Peter Jackson menyadari bahwa he's dealin with fire ketika menangani trilogi epik saga Lord of the Rings. Indeed, he need a bloody research mulai dari awal dekade 90-an untuk mewujudkan film hampir 10 tahun kemudian! It's a heavyweight composure dan terbayar dengan visualisasi brilian yang memberikan gambaran terpatri tentang Middle Earth Creature-nya Tolkien. Sama yang dilakukan Ridley Scott dalam Blade Runner tentang visi masa depan. They deal with a good script but they didn't ever think to spoil it.
Dance With Wolves (Kevin Costner) juga membutuhkan riset untuk hadir dengan Siouxense speech-nya, just like the Elven language on Jackson's trilogy.
It's not easy untuk membuat satu film yang bagus meski kita sudah mempunyai bekal cerita yang bagus. Take a look at the Alamo, Alexander atau Hulk. Siapa yang mendebat bahwa saga benteng di Texas, ksatria penakluk dunia dan ikon komik Marvel itu adalah cerita yang bagus? But they didn't manage to visualize it well!
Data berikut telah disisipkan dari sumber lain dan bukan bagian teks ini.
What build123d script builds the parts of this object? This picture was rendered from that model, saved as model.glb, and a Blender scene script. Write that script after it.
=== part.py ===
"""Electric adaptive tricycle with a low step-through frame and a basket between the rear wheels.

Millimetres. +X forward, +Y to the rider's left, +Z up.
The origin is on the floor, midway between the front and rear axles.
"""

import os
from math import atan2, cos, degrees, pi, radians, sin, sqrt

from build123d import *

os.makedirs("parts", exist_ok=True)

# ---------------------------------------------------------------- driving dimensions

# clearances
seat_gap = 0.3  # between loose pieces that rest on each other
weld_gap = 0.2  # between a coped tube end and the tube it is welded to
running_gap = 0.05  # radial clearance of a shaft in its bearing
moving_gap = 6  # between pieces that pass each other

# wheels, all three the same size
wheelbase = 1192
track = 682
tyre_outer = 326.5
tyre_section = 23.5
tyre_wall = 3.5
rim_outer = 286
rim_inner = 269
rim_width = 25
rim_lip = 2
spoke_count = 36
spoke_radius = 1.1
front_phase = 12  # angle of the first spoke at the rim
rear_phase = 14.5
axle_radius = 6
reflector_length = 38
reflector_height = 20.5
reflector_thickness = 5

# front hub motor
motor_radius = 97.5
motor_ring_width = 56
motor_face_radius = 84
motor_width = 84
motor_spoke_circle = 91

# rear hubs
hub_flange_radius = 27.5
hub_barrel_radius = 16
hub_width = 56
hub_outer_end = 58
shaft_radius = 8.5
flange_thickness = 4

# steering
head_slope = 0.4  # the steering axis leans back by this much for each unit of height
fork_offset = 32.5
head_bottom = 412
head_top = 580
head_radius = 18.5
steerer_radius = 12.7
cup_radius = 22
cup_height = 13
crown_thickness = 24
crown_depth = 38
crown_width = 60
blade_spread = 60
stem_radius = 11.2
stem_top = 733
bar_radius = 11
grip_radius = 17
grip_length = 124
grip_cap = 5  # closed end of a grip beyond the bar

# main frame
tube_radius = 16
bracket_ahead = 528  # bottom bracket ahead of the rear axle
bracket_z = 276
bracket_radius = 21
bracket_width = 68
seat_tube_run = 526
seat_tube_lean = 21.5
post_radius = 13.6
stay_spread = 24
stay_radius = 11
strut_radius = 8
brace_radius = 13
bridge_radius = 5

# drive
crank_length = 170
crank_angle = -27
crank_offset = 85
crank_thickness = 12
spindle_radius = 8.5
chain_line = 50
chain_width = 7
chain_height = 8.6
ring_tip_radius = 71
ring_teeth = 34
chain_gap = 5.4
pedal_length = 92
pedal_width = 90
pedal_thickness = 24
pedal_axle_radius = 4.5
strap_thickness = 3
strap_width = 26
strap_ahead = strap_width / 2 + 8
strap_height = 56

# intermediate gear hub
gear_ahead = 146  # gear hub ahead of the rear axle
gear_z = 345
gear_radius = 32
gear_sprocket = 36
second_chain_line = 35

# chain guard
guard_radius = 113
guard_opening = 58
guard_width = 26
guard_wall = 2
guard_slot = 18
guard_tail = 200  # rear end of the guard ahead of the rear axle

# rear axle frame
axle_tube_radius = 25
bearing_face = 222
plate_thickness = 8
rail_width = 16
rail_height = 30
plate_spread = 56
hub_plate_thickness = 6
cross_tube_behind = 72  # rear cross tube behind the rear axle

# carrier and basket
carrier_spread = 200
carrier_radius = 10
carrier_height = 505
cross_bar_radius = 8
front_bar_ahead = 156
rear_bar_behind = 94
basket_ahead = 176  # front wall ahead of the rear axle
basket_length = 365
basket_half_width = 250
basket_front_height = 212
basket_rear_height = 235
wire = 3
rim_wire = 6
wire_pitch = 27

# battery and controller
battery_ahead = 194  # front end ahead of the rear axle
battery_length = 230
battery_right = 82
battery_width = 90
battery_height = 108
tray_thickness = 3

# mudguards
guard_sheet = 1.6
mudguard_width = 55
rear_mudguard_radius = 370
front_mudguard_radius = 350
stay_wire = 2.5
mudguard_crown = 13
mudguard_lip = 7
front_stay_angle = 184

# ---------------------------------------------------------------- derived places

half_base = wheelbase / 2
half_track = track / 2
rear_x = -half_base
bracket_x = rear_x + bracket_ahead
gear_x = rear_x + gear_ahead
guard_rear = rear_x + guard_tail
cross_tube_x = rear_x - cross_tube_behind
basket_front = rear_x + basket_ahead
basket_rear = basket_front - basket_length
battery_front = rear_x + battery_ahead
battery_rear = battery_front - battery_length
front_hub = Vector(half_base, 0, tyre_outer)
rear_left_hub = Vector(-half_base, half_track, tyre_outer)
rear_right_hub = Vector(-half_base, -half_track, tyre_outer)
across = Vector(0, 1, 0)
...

Anyway, I'm enjoying Constantine...dan relatif ketika dibilang itu adalah film yang bagus. I agree! It's a good adaptation from comic book to movie. Dan indeed selera orang memang berbeda. Tapi ketika dibilang Constantine it's a perfect movie?
Well, gue cuman takut film-film grand kaya yang banyak gue sebut di atas ngga ada lagi. Film yang butuh pengorbanan ekstra untuk mewujudkannya dan disukai banyak orang. Film yang dibuat for the sake of art dan duit bukan segalanya.
Gue sangat yakin bayaran dan keuntungan trilogi Lord of the Rings ngga bisa nge-cover semua proses mulai dari riset di awal 90-an sampai video release-nya. Tapi at least Peter Jackson udah bisa senyum lega karena dia menghasilkan mastrepiece yang bakal jadi ikon film di awal milenia. Seperti halnya George Lucas dengan Star Wars-nya. I'm pretty sure it will!